-- BEGIN Recorded data --

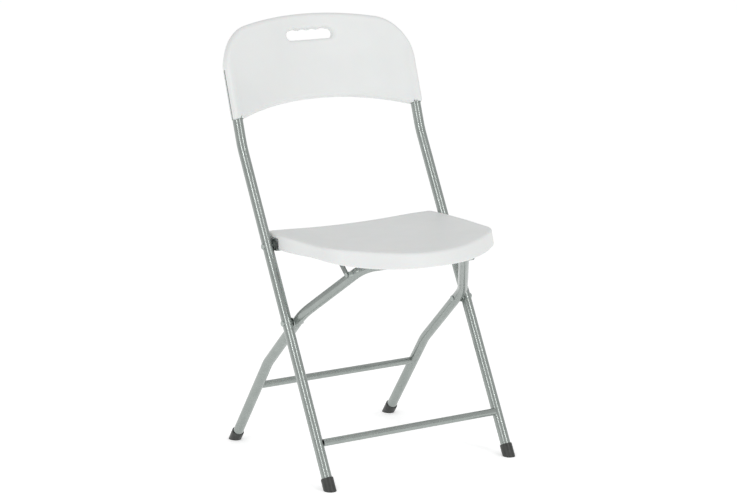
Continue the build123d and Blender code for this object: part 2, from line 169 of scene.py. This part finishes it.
def mesh_of(name, field, low, high, place):
    """A closed quad mesh of field = 0, fitted to the field exactly, then moved by place."""
    low = np.array(low, float) - MESH_MARGIN * MESH_STEP
    counts = np.ceil((np.array(high) - low) / MESH_STEP).astype(int) + MESH_MARGIN + 1
    axes = [low[i] + MESH_STEP * np.arange(counts[i]) for i in range(3)]
    x, y, z = np.meshgrid(*axes, indexing="ij", sparse=True)
    grid = openvdb.FloatGrid(1.0)
    grid.copyFromArray(np.ascontiguousarray(np.broadcast_to(field(x, y, z), counts), dtype=np.float32))
    points, quads = grid.convertToQuads(0.0)
    points = points.astype(float) * MESH_STEP + low
    for _ in range(FIT_ROUNDS):
        slope = gradient(field, points)
        steepness = np.maximum((slope ** 2).sum(1), 0.2)
        value = np.clip(field(*points.T), -MESH_STEP, MESH_STEP)
        points -= slope * (value / steepness)[:, None]
    mesh = bpy.data.meshes.new(name)
    mesh.from_pydata([place @ Vector(p) for p in points], [], quads[:, ::-1].tolist())
    mesh.polygons.foreach_set("use_smooth", np.ones(len(mesh.polygons), bool))
    mesh.update()
    piece = bpy.data.objects.new(name, mesh)
    bpy.context.scene.collection.objects.link(piece)
    return piece


# ---- backrest --------------------------------------------------------------------------
def backrest_outline(u, v):
    """Front view: crowned top, round corners, arched lower edge."""
    crown = np.hypot(u, v - (BACK_CROWN - BACK_CROWN_R)) - BACK_CROWN_R
    sides = np.abs(u) - BACK_HALF
    arch_rise = BACK_ARCH - BACK_BASE
    arch_half = tube_x - SLEEVE_R
    arch_r = (arch_half ** 2 + arch_rise ** 2) / (2 * arch_rise)
    arch = arch_r - np.hypot(u, v - (BACK_ARCH - arch_r))
    lower = np.maximum(arch, BACK_BASE - v)
    return rounded_and(crown, sides, BACK_CORNER_R), lower


def hand_hole(u, v):
    """A round-ended slot with finger hollows along its upper edge."""
    slot = np.hypot(np.maximum(np.abs(u) - HAND_STRAIGHT, 0), v - HAND_V) - HAND_R
    nearest = np.clip(np.round(u / FINGER_PITCH - 0.5), -FINGERS // 2, FINGERS // 2 - 1) + 0.5
    finger = np.hypot(u - nearest * FINGER_PITCH, v - HAND_V) - FINGER_R
    finger = rounded_and(finger, HAND_V - v, FINGER_EDGE_R)
    return rounded_or(slot, finger, FINGER_FILLET)


def backrest_field(u, v, w):
    """u across, v up along the tubes, w behind them."""
    top, lower = backrest_outline(u, v)
    side = np.abs(u) / tube_x
    bow = BACK_MIDDLE_W - BACK_FLATTER * (v - BACK_ARCH)
    tilt = bow * BACK_BOW * side ** (BACK_BOW - 1) / tube_x
    panel = np.abs(w - bow * (1 - side ** BACK_BOW)) / np.sqrt(1 + tilt ** 2)
    panel = panel - BACK_HALF_THICK - BACK_THICKER * side ** 2
    outline = rounded_and(top, lower, BACK_LOWER_R)
    panel = rounded_and(panel, outline, BACK_EDGE_R)
    panel = rounded_and(panel, -hand_hole(u, v), HAND_LIP)
    beside = np.abs(u) - tube_x
    reach = np.maximum(v - SLEEVE_FADE, 0)
    sleeve = np.sqrt(beside ** 2 + w ** 2 + (SLEEVE_TAPER * reach) ** 2) - SLEEVE_R
    sleeve = rounded_and(sleeve, np.maximum(top - SLEEVE_CLIP, BACK_BASE - v), SLEEVE_EDGE_R)
    shell = rounded_or(panel, sleeve, SLEEVE_FILLET)
    pocket = np.maximum(np.hypot(beside, w) - TUBE_R - POCKET_GAP, v - BACK_TUBE)
    return rounded_and(shell, -pocket, POCKET_EDGE_R)


# ---- seat ------------------------------------------------------------------------------
def seat_outline(x, y, inset):
    """Plan: sides that close in to a round front, rear edge swept forward at its ends."""
    arc = np.hypot(x, y - (seat_low.y + SEAT_FRONT_BACK + SEAT_FRONT_R)) - SEAT_FRONT_R
    taper = SEAT_TAPER * (seat_pivot.y - SEAT_TAPER_START - y)
    sides = np.abs(x) - SEAT_HALF + np.maximum(taper, 0)
    body = rounded_and(arc + inset, sides + inset, SEAT_CORNER_R)
    aside = np.maximum(np.abs(x) - SEAT_REAR_STRAIGHT, 0)
    sweep = np.hypot(aside, np.maximum(y - seat_high.y + SEAT_REAR_R, 0))
    return rounded_and(body, sweep - SEAT_REAR_R + inset, SEAT_REAR_CORNER_R)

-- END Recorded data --

◆ **To be done**: Copy out the material above in its entirety. Every detail must match.

◆ **Problem solution**:
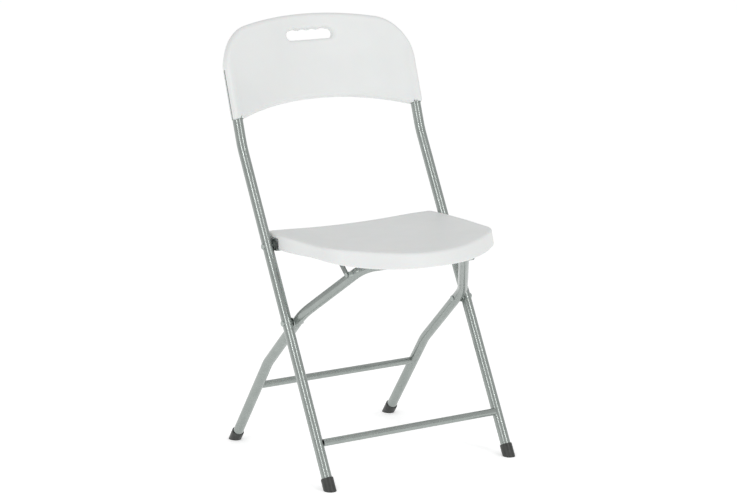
Continue the build123d and Blender code for this object: part 2, from line 169 of scene.py. This part finishes it.
def mesh_of(name, field, low, high, place):
    """A closed quad mesh of field = 0, fitted to the field exactly, then moved by place."""
    low = np.array(low, float) - MESH_MARGIN * MESH_STEP
    counts = np.ceil((np.array(high) - low) / MESH_STEP).astype(int) + MESH_MARGIN + 1
    axes = [low[i] + MESH_STEP * np.arange(counts[i]) for i in range(3)]
    x, y, z = np.meshgrid(*axes, indexing="ij", sparse=True)
    grid = openvdb.FloatGrid(1.0)
    grid.copyFromArray(np.ascontiguousarray(np.broadcast_to(field(x, y, z), counts), dtype=np.float32))
    points, quads = grid.convertToQuads(0.0)
    points = points.astype(float) * MESH_STEP + low
    for _ in range(FIT_ROUNDS):
        slope = gradient(field, points)
        steepness = np.maximum((slope ** 2).sum(1), 0.2)
        value = np.clip(field(*points.T), -MESH_STEP, MESH_STEP)
        points -= slope * (value / steepness)[:, None]
    mesh = bpy.data.meshes.new(name)
    mesh.from_pydata([place @ Vector(p) for p in points], [], quads[:, ::-1].tolist())
    mesh.polygons.foreach_set("use_smooth", np.ones(len(mesh.polygons), bool))
    mesh.update()
    piece = bpy.data.objects.new(name, mesh)
    bpy.context.scene.collection.objects.link(piece)
    return piece


# ---- backrest --------------------------------------------------------------------------
def backrest_outline(u, v):
    """Front view: crowned top, round corners, arched lower edge."""
    crown = np.hypot(u, v - (BACK_CROWN - BACK_CROWN_R)) - BACK_CROWN_R
    sides = np.abs(u) - BACK_HALF
    arch_rise = BACK_ARCH - BACK_BASE
    arch_half = tube_x - SLEEVE_R
    arch_r = (arch_half ** 2 + arch_rise ** 2) / (2 * arch_rise)
    arch = arch_r - np.hypot(u, v - (BACK_ARCH - arch_r))
    lower = np.maximum(arch, BACK_BASE - v)
    return rounded_and(crown, sides, BACK_CORNER_R), lower


def hand_hole(u, v):
    """A round-ended slot with finger hollows along its upper edge."""
    slot = np.hypot(np.maximum(np.abs(u) - HAND_STRAIGHT, 0), v - HAND_V) - HAND_R
    nearest = np.clip(np.round(u / FINGER_PITCH - 0.5), -FINGERS // 2, FINGERS // 2 - 1) + 0.5
    finger = np.hypot(u - nearest * FINGER_PITCH, v - HAND_V) - FINGER_R
    finger = rounded_and(finger, HAND_V - v, FINGER_EDGE_R)
    return rounded_or(slot, finger, FINGER_FILLET)


def backrest_field(u, v, w):
    """u across, v up along the tubes, w behind them."""
    top, lower = backrest_outline(u, v)
    side = np.abs(u) / tube_x
    bow = BACK_MIDDLE_W - BACK_FLATTER * (v - BACK_ARCH)
    tilt = bow * BACK_BOW * side ** (BACK_BOW - 1) / tube_x
    panel = np.abs(w - bow * (1 - side ** BACK_BOW)) / np.sqrt(1 + tilt ** 2)
    panel = panel - BACK_HALF_THICK - BACK_THICKER * side ** 2
    outline = rounded_and(top, lower, BACK_LOWER_R)
    panel = rounded_and(panel, outline, BACK_EDGE_R)
    panel = rounded_and(panel, -hand_hole(u, v), HAND_LIP)
    beside = np.abs(u) - tube_x
    reach = np.maximum(v - SLEEVE_FADE, 0)
    sleeve = np.sqrt(beside ** 2 + w ** 2 + (SLEEVE_TAPER * reach) ** 2) - SLEEVE_R
    sleeve = rounded_and(sleeve, np.maximum(top - SLEEVE_CLIP, BACK_BASE - v), SLEEVE_EDGE_R)
    shell = rounded_or(panel, sleeve, SLEEVE_FILLET)
    pocket = np.maximum(np.hypot(beside, w) - TUBE_R - POCKET_GAP, v - BACK_TUBE)
    return rounded_and(shell, -pocket, POCKET_EDGE_R)


# ---- seat ------------------------------------------------------------------------------
def seat_outline(x, y, inset):
    """Plan: sides that close in to a round front, rear edge swept forward at its ends."""
    arc = np.hypot(x, y - (seat_low.y + SEAT_FRONT_BACK + SEAT_FRONT_R)) - SEAT_FRONT_R
    taper = SEAT_TAPER * (seat_pivot.y - SEAT_TAPER_START - y)
    sides = np.abs(x) - SEAT_HALF + np.maximum(taper, 0)
    body = rounded_and(arc + inset, sides + inset, SEAT_CORNER_R)
    aside = np.maximum(np.abs(x) - SEAT_REAR_STRAIGHT, 0)
    sweep = np.hypot(aside, np.maximum(y - seat_high.y + SEAT_REAR_R, 0))
    return rounded_and(body, sweep - SEAT_REAR_R + inset, SEAT_REAR_CORNER_R)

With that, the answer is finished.